(Goal): Start at the line that has "flake beside it" and stop at the line that has "for node in". Print those lines and all lines between them exactly, and nothing more.

------------------------------

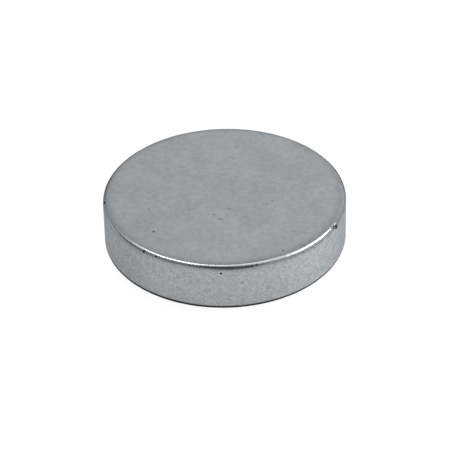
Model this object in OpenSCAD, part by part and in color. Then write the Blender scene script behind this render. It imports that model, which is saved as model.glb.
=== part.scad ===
// Disc magnet: one sintered disc with flat ground faces, tumbled edges and a plated skin.
// Millimetres, +Z up. It lies on its bottom face, whose centre is the origin, with its front towards -Y.
// A bearing is in degrees round the axis, from the front towards +X.

/* [Disc] */
// Outside diameter of the wall
disc_d = 48; // [20:0.5:100]
// Thickness, from one flat face to the other
disc_t = 10.2; // [5:0.1:25]
// Radius that tumbling leaves along both edges
edge_r = 0.9; // [0.4:0.05:2]

/* [Chip in the top edge] */
// Bearing of the middle of the chip
chip_bearing = 64; // [-180:1:180]
// Width of the chip along the edge
chip_w = 1.1; // [0.5:0.1:2.5]
// Depth of the chip, square to the rounded edge
chip_depth = 0.3; // [0.1:0.05:0.4]
// Width of the flake lost beside it
flake_w = 1.1; // [0.3:0.1:1.5]
// Depth of the flake
flake_depth = 0.25; // [0.05:0.05:0.3]

/* [Pits in the plating] */
// Depth of a sharp pit, as a share of its width
pit_slope = 0.4; // [0.1:0.05:0.5]
// Depth of a shallow dent, as a share of its width
dent_slope = 0.09; // [0.05:0.01:0.25]

/* [Hidden] */
$fn = 128;

disc_r = disc_d / 2;
face_r = disc_r - edge_r;         // radius of the flat faces
wall_h = disc_t - 2 * edge_r;     // straight wall between the rounded edges
flake_gap = (chip_w + flake_w) * 0.44; // from the chip to the flake, along the edge
flake_bearing = chip_bearing - flake_gap / disc_r * 180 / PI;

// Marks are scattered, so their places are shares of the surface that they lie in.
// Sharp pits in the top face: bearing, share of the face radius, width
face_pits = [
    [-49, 0.794, 0.50],
    [-17, 0.305, 0.38],
    [ 30, 0.948, 0.46],
    [ 76, 0.420, 0.34],
];
// Shallow dents in the top face: bearing, share of the face radius, width
face_dents = [
    [-73,   0.668, 0.60],
    [-54,   0.369, 0.50],
    [ -6.5, 0.362, 0.68],
    [ 10,   0.220, 0.74],
    [ 67,   0.393, 0.46],
];
// Sharp pits in the wall: bearing, share of the wall's height, width
wall_pits = [
    [-32,   0.594, 0.28],
    [ -2.3, 0.930, 0.55],
    [  7,   0.638, 0.35],
    [ 19.5, 0.356, 0.29],
];
// Nicks in the rounded top edge: bearing, slope above level, width
edge_nicks = [
    [-86,   45, 0.70],
    [-41,   37, 0.64],
    [-34,   40, 0.46],
    [ 11.8, 32, 0.54],
    [ 14,   38, 0.48],
];

// Half of the disc's section: a rectangle whose two outer corners are round
module section() {
    square([face_r, disc_t]);
    translate([0, edge_r]) square([disc_r, wall_h]);
    for (z = [edge_r, disc_t - edge_r])
        translate([face_r, z]) circle(edge_r);
}

// The ball that scoops out a hollow of this width and depth, below a surface at z = 0
module scoop(width, depth) {
    ball_r = (width * width / 4 + depth * depth) / (2 * depth);
    translate([0, 0, ball_r - depth]) sphere(ball_r);
}

// Puts its children on the top face, facing up
module on_face(bearing, share) {
    rotate(bearing - 90) translate([share * face_r, 0, disc_t]) children();
}

// Puts its children on the wall, facing outwards
module on_wall(bearing, share) {
    rotate(bearing - 90) translate([disc_r, 0, edge_r + share * wall_h])
        rotate([0, 90, 0]) children();
}

// Puts its children on the rounded top edge, facing out at this slope above level
module on_edge(bearing, slope) {
    rotate(bearing - 90) translate([face_r, 0, disc_t - edge_r])
        rotate([0, 90 - slope, 0]) translate([0, 0, edge_r]) children();
}

module magnet() {
    color([0.61, 0.63, 0.64])
    difference() {
        rotate_extrude() section();
        for (p = face_pits) on_face(p[0], p[1]) scoop(p[2], pit_slope * p[2]);
        for (p = face_dents) on_face(p[0], p[1]) scoop(p[2], dent_slope * p[2]);
        for (p = wall_pits) on_wall(p[0], p[1]) scoop(p[2], pit_slope * p[2]);
        for (p = edge_nicks) on_edge(p[0], p[1]) scoop(p[2], pit_slope * p[2]);
        // The metal lost at the chip, then the shallower flake beside it
        on_edge(chip_bearing, 0) scoop(chip_w, chip_depth);
        on_edge(flake_bearing, 28) scoop(flake_w, flake_depth);
    }
}

magnet();
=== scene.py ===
import math
import bmesh
import bpy
from mathutils import Matrix, Vector, noise


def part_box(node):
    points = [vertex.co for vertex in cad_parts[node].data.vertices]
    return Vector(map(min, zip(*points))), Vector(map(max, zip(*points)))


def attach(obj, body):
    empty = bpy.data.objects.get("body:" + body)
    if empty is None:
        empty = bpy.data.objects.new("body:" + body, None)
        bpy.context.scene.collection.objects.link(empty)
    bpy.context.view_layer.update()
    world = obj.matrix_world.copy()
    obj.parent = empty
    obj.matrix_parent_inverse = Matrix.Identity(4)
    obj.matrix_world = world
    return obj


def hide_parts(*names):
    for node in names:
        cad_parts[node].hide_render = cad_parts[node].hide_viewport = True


# Disc magnet: a sintered disc with tumbled edges under a satin plating, lying on a pale floor.
# Metres. A bearing is in degrees round the axis, from the front (-Y) towards +X.

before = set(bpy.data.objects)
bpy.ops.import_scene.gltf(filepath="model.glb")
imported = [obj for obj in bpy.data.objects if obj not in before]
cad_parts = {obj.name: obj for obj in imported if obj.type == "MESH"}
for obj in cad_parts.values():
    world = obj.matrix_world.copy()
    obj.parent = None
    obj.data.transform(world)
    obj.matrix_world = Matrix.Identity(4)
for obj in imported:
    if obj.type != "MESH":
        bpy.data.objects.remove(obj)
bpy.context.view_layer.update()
discLow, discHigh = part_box("magnet")
discRadius = (discHigh.x - discLow.x) / 2
discHeight = discHigh.z - discLow.z
discMiddle = (discLow + discHigh) / 2
mm = 0.001
print("frame loaded: disc", round(discRadius * 2 / mm, 2), "by", round(discHeight / mm, 2), "mm")

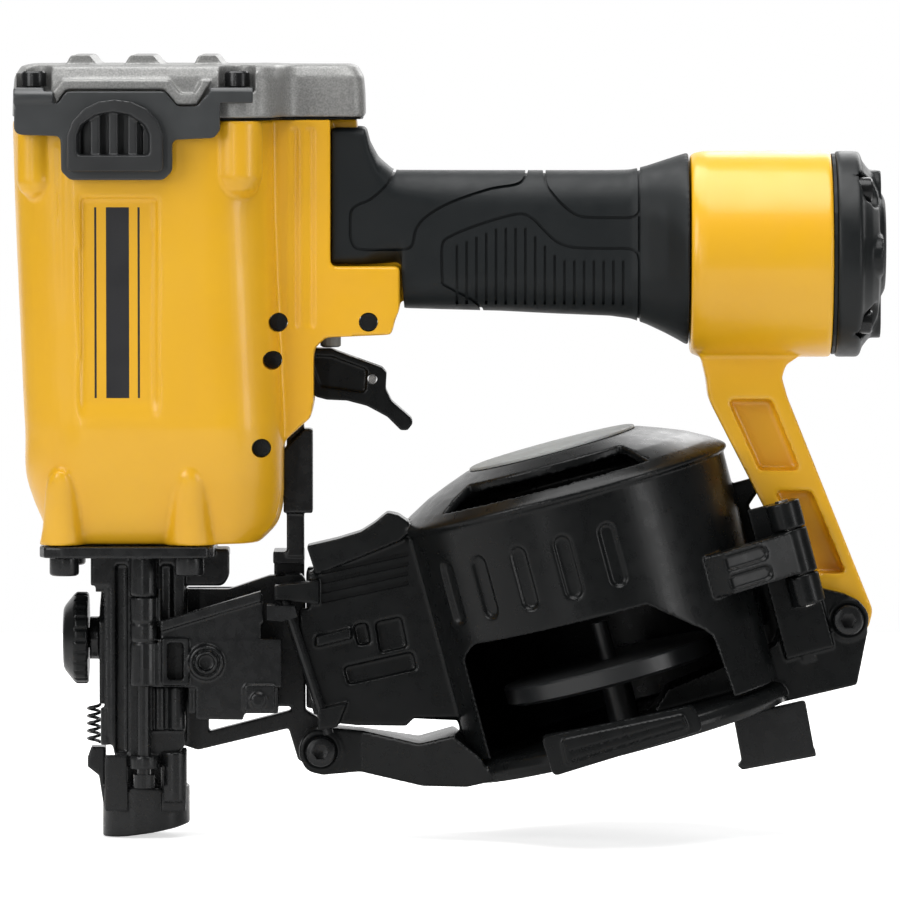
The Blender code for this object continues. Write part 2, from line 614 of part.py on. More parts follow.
def trigger_group():
    outline = [(-59.8, 154.0), (-59.0, 156.6), (-56.5, 157.4), (-43.3, 156.8), (-38.2, 156.8), (-36.0, 155.9),
               (-21.8, 150.8), (-20.3, 149.1), (-20.6, 143.9), (-18.8, 140.1), (-12.4, 134.5), (-11.9, 132.8),
               (-13.6, 130.6), (-15.8, 130.6), (-20.1, 134.9), (-26.6, 138.4), (-33.0, 140.1), (-39.5, 140.4),
               (-43.3, 141.4), (-46.5, 147.8), (-56.5, 150.6), (-59.0, 151.4)]
    trigger = plate("trigger", outline, -5.6, 5.6, BLACK)
    cut(trigger, rod("trigger_bore", (-56.5, -20, 154), (-56.5, 20, 154), 3.1, BLACK, 16))
    cut(trigger, block("lever_slot", (-54, -1.7, 130), (-20.9, 1.7, 153.6), BLACK))
    cut(trigger, rod("lever_pin_hole", (-24.9, -20, 146.9), (-24.9, 20, 146.9), 1.6, BLACK, 12))
    set_origin(trigger, TRIGGER_PIVOT[0], 0, TRIGGER_PIVOT[1])
    lever = [(-28.0, 147.2), (-24.9, 149.9), (-22.2, 146.9), (-24.9, 144.3), (-40.0, 146.2), (-51.5, 148.2),
             (-51.5, 150.4), (-38.0, 149.2)]
    piece = plate("trigger_lever", lever, -1.4, 1.4, STEEL)
    cut(piece, rod("lever_bore", (-24.9, -5, 146.9), (-24.9, 5, 146.9), 1.6, STEEL, 12))
    rod("trigger_lever_pin", (-24.9, -5.4, 146.9), (-24.9, 5.4, 146.9), 1.3, STEEL, 12)
    valve = [(3.7, 177.6), (6.4, 177.6), (6.4, 162.2), (3.7, 162.2)]
    turned("trigger_valve_body", valve, (-38.3, 0, 0), (0, 0, 1), GREY, 20)
    stem = [(0, 171.0), (2.4, 171.0), (3.3, 168.0), (3.3, 157.6), (2.6, 157.1), (0, 157.1)]
    turned("trigger_valve_stem", stem, (-38.3, 0, 0), (0, 0, 1), GREY, 16)


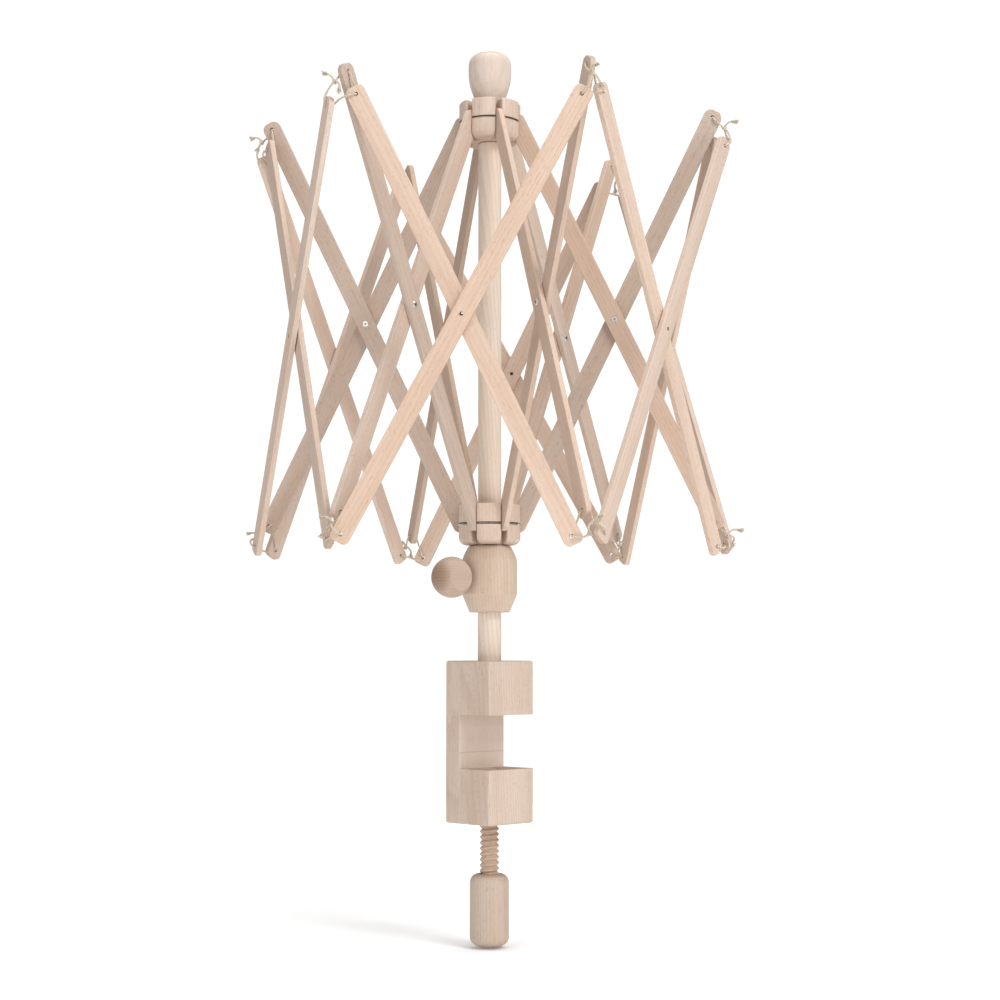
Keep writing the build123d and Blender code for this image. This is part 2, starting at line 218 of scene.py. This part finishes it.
def jaw_wall_light_shade_and_saw_line(graph, colour):
    """Inner wall of the jaw, painted paler as painted light, with a darker band at its top that is painted
    shade under the upper jaw and partly saw scorch, and the line that the saw left there.
    """
    place = graph.add("TexCoord", {}).outputs["Object"]
    parts = graph.add("SeparateXYZ", {"Vector": place})
    wall = graph.band(parts.outputs["X"], JAW_WALL - 0.1 * MM, JAW_WALL + 0.1 * MM, 0.4 * MM)
    bow = graph.maths("MULTIPLY", graph.maths("POWER", parts.outputs["Y"], 2.0), 0.5)
    level = graph.maths("ADD", parts.outputs["Z"], bow)
    # painted shade: the top of the wall, under the upper jaw, darkened and streaked; partly saw scorch
    shade_and_scorch = graph.between(level, SHADE_AND_SCORCH_FOOT - 1.0 * MM, SHADE_AND_SCORCH_FOOT + 1.0 * MM, 0.0, 0.16)
    stripes = graph.noise(place, (60, 60, 2400), 2.0)
    shade_and_scorch = graph.maths("MULTIPLY", shade_and_scorch, graph.between(stripes, 0.35, 0.65, 0.55, 1.0))
    line = graph.band(level, SAW_LINE - 0.25 * MM, SAW_LINE + 0.25 * MM, 0.5 * MM)
    # painted light: the wall mixed half-way to a paler beech, for the light that reaches it
    colour = graph.mix(graph.maths("MULTIPLY", wall, 0.5), colour, BEECH_PAINTED_LIGHT)
    # painted shade and saw scorch darken the wall's top
    colour = graph.mix(graph.maths("MULTIPLY", wall, shade_and_scorch), colour, BEECH_STREAK)
    return graph.mix(graph.maths("MULTIPLY", wall, graph.maths("MULTIPLY", line, 0.3)), colour, BEECH_FLECK)


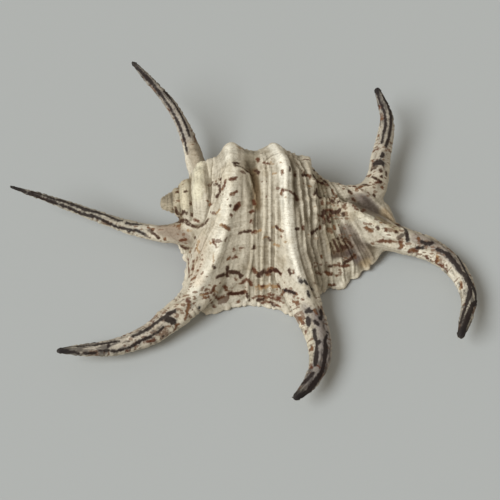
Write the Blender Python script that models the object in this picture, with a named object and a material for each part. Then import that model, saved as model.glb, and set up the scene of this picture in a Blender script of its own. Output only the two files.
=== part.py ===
"""Chiragra spider conch shell: one solid, resting on its opening side.

The spire points to -X, the siphonal canal to +X, the lip with its spines to -Y,
and the back of the shell is up. Sizes are in millimetres until the last step.
"""
import math

import bmesh
import bpy
import numpy as np

for item in list(bpy.data.objects):
    bpy.data.objects.remove(item, do_unlink=True)

METRE = 0.001

# Driving dimensions of the coil, millimetres: the spiral suture and the step at each turn of it
APEX_X = -34.3
CANAL_X = 51
LAST_SUTURE_FROM_APEX = 18.5
WHORL_GROWTH = 1.62
WHORL_STEP = 0.17
LIP_START_ANGLE = math.radians(35)
SHOULDER_PLACE = 0.4
SHOULDER_POWER = 0.756
BELLY_BULGE = 0.055

# Spines: their raised crest and side grooves as shares of the radius, and where those lie
SPINE_CREST = 0.13
SPINE_GROOVE = 0.1
CREST_WIDTH = 0.34
GROOVE_PLACE = 0.72
GROOVE_WIDTH = 0.24
SPINE_WIDE = 1.03
SPINE_THICK = 0.94

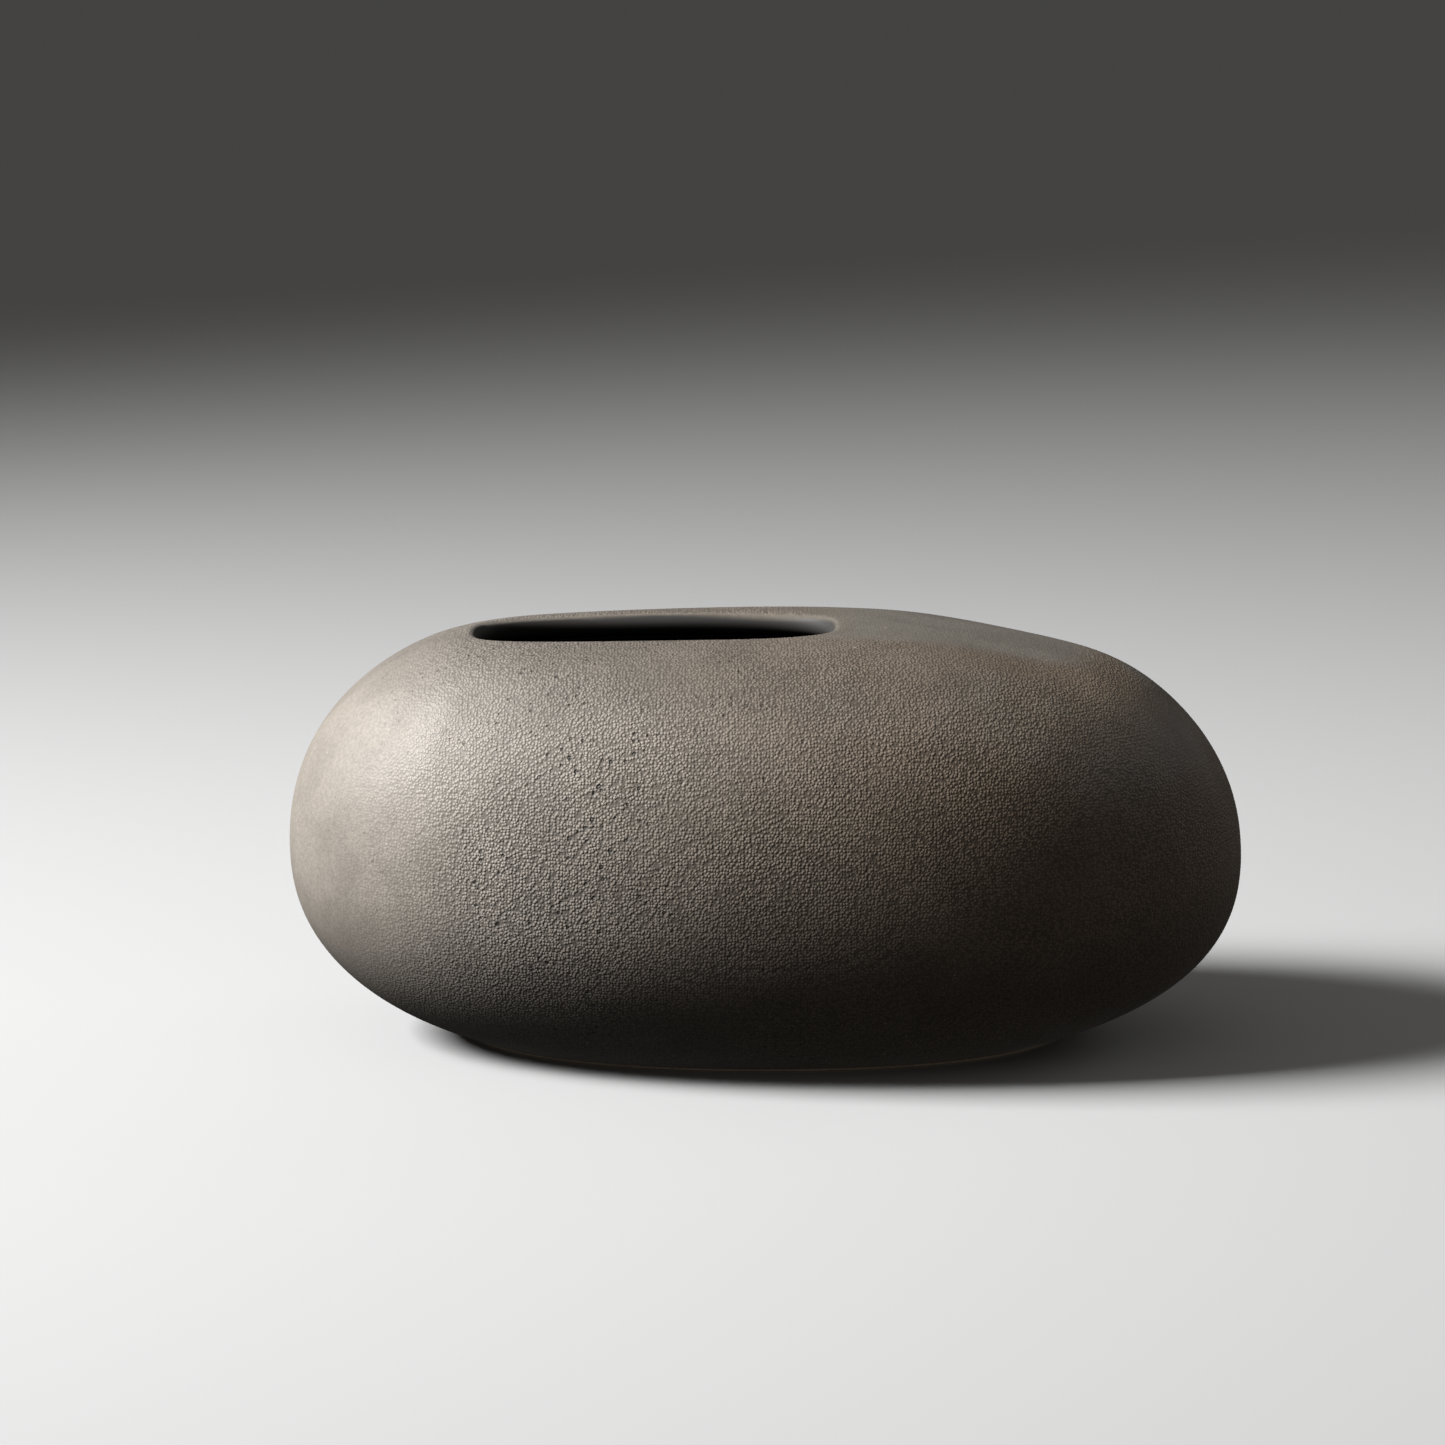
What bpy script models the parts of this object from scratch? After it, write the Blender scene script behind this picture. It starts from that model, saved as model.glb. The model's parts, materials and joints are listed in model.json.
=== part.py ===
"""Pebble-shaped stoneware vase: a hollow fired shell, its glaze lining and four foot pads.

Metres, +Z up, +X along the longest side. The origin lies under the middle of the vase, on the
surface that it stands on.
"""

import math

import bmesh
import bpy

# Body, seen from above
LENGTH = 0.250
DEPTH = 0.140
OUTLINE_POWER = 2.15  # 2 is an ellipse, and more is fuller

# Body, seen from the side
CROWN_HEIGHT = 0.1068  # of the flattened top, over the origin
CROWN_SLOPE = -0.0428  # rise for each metre along X
CROWN_RADIUS = 0.44  # of its gentle curve from front to back
CROWN_BLEND = 0.0076  # how softly the dome turns into the flattened top
WAIST_HEIGHT = 0.050  # of the widest level
WAIST_SLOPE = -0.014
DOME_OVER = 0.0074  # how far the dome would stand above the crown if it weren't flattened
DOME_POWER = 2.1
SHOULDER_POWER = 3.16
SHOULDER_SWING = 0.214  # makes the -X shoulder fuller and the +X shoulder leaner
BOWL_UNDER = 0.0065  # how far the bowl would reach below the surface if the foot didn't end it
BOWL_POWER = 2.3
BELLY_POWER = 2.85
BELLY_SWING = 0.25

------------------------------

(Full response):
        // The metal lost at the chip, then the shallower flake beside it
        on_edge(chip_bearing, 0) scoop(chip_w, chip_depth);
        on_edge(flake_bearing, 28) scoop(flake_w, flake_depth);
    }
}

magnet();
=== scene.py ===
import math
import bmesh
import bpy
from mathutils import Matrix, Vector, noise


def part_box(node):
    points = [vertex.co for vertex in cad_parts[node].data.vertices]
    return Vector(map(min, zip(*points))), Vector(map(max, zip(*points)))


def attach(obj, body):
    empty = bpy.data.objects.get("body:" + body)
    if empty is None:
        empty = bpy.data.objects.new("body:" + body, None)
        bpy.context.scene.collection.objects.link(empty)
    bpy.context.view_layer.update()
    world = obj.matrix_world.copy()
    obj.parent = empty
    obj.matrix_parent_inverse = Matrix.Identity(4)
    obj.matrix_world = world
    return obj


def hide_parts(*names):
    for node in names:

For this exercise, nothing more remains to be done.